Fearless Heart, Outlaw Poet examines the life and music of Steve Earle, one of the most important singer-songwriters of our time. Through in-depth interviews with family members, producers and other musicians who have recorded with Steve, and with Steve himself,  this second volume in Backbeat's Lives in Music series traces a journey that began in southeast Texas, took the artist to Number One on the Country album chart with his acclaimed and influential debut album, Guitar Town, then found him nearly losing everything in the depths of drug addiction until he chose to live.
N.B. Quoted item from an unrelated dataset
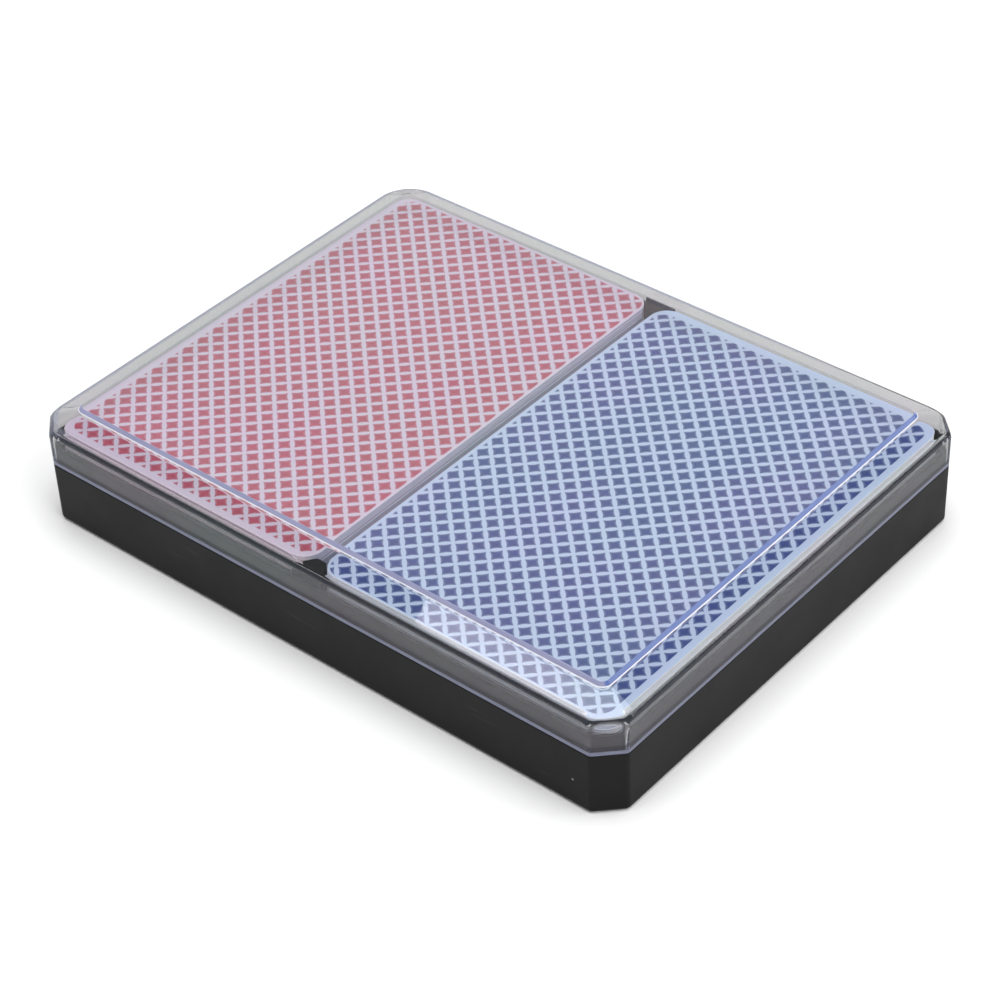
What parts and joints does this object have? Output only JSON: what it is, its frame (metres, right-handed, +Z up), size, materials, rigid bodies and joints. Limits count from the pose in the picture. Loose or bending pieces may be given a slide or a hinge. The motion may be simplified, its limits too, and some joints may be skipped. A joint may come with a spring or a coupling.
{
  "type": "twin-deck playing card case",
  "caption": "Shallow black tray with a clear lift-off lid, holding a red-backed and a blue-backed deck of playing cards side by side.",
  "frame": {"origin": "middle of the tray's underside, on the table", "axes": "+Z up, the way the lid lifts; +X across the two decks, from the red one to the blue one; +Y along the cards"},
  "size_m": [0.122, 0.0936, 0.021],
  "materials": {
    "tray_black": "satin",
    "lid_clear": "polished",
    "red_cards": "satin",
    "blue_cards": "satin"
  },
  "bodies": {
    "tray": {"tray": "tray_black"},
    "red_deck": {"red_ace_of_clubs": "red_cards", "red_two_to_ten_of_clubs": "red_cards", "red_jack_of_clubs": "red_cards", "red_queen_of_clubs": "red_cards", "red_king_of_clubs": "red_cards", "red_ace_of_diamonds": "red_cards", "red_two_to_ten_of_diamonds": "red_cards", "red_jack_of_diamonds": "red_cards", "red_queen_of_diamonds": "red_cards", "red_king_of_diamonds": "red_cards", "red_ace_of_hearts": "red_cards", "red_two_to_ten_of_hearts": "red_cards", "red_jack_of_hearts": "red_cards", "red_queen_of_hearts": "red_cards", "red_king_of_hearts": "red_cards", "red_ace_of_spades": "red_cards", "red_two_to_ten_of_spades": "red_cards", "red_jack_of_spades": "red_cards", "red_queen_of_spades": "red_cards", "red_king_of_spades": "red_cards", "red_first_joker": "red_cards", "red_second_joker": "red_cards"},
    "blue_deck": {"blue_ace_of_clubs": "blue_cards", "blue_two_to_ten_of_clubs": "blue_cards", "blue_jack_of_clubs": "blue_cards", "blue_queen_of_clubs": "blue_cards", "blue_king_of_clubs": "blue_cards", "blue_ace_of_diamonds": "blue_cards", "blue_two_to_ten_of_diamonds": "blue_cards", "blue_jack_of_diamonds": "blue_cards", "blue_queen_of_diamonds": "blue_cards", "blue_king_of_diamonds": "blue_cards", "blue_ace_of_hearts": "blue_cards", "blue_two_to_ten_of_hearts": "blue_cards", "blue_jack_of_hearts": "blue_cards", "blue_queen_of_hearts": "blue_cards", "blue_king_of_hearts": "blue_cards", "blue_ace_of_spades": "blue_cards", "blue_two_to_ten_of_spades": "blue_cards", "blue_jack_of_spades": "blue_cards", "blue_queen_of_spades": "blue_cards", "blue_king_of_spades": "blue_cards", "blue_first_joker": "blue_cards", "blue_second_joker": "blue_cards"},
    "lid": {"lid": "lid_clear"}
  },
  "joints": [
    {"name": "red_deck_lift", "type": "slide", "parent": "tray", "child": "red_deck", "axis": [0, 0, 1], "range_m": [0, 0.025]},
    {"name": "blue_deck_lift", "type": "slide", "parent": "red_deck", "child": "blue_deck", "axis": [0, 0, 1], "range_m": [0, 0.025]},
    {"name": "lid_lift", "type": "slide", "parent": "blue_deck", "child": "lid", "axis": [0, 0, 1], "range_m": [0, 0.03]}
  ]
}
With that decision, he mounted one of the most remarkable comebacks of any artist in recent memory, ending four years of silence with a pared down, acoustic gem of an album, Train a-Comin', followed by a succession of challenging projects done in collaboration with his co-producer Ray Kennedy.

Along the way we see the growth of Steve's political consciousness and are witness to the courage he shows in tackling controversial issues in song (including a full account of the furor that erupted over "John Walker's Blues," his attempt to understand the motives of John Walker Lindh, the young American who was captured while fighting with opposition forces in Afghanistan), his long-standing opposition to and campaign against the death penalty, up to his most recent appearance in support of Cindy Sheehan's protest outside the Texas ranch of President George W. Bush.

The narrative takes interesting side trips as well in examining the east Texas singer-songwriter scene of the early '70s that was Steve's training ground, where he met and befriended both Guy Clark and Townes Van Zandt, who became mentors to him, as well as the rise of the New Traditionalist and Americana movements in country music. Rosanne Cash, Rodney Crowell, Peter Rowan and Norman Blake are a few of the artists who offer their insights into Steve's music, and Ronnie McCoury offers the first inside account ever published of the sessions with Steve and the Del McCoury Band that produced the bluegrass monument, The Mountain, as well as an explanation of the band's subsequent dispute with Steve that led the McCoury Band to withdraw from a tour in support of the album. "Fearless Heart, Outlaw Poet" is a wild ride that embraces history both political and musical as it attempts a flesh-and-blood portrait of an artist still busy being born.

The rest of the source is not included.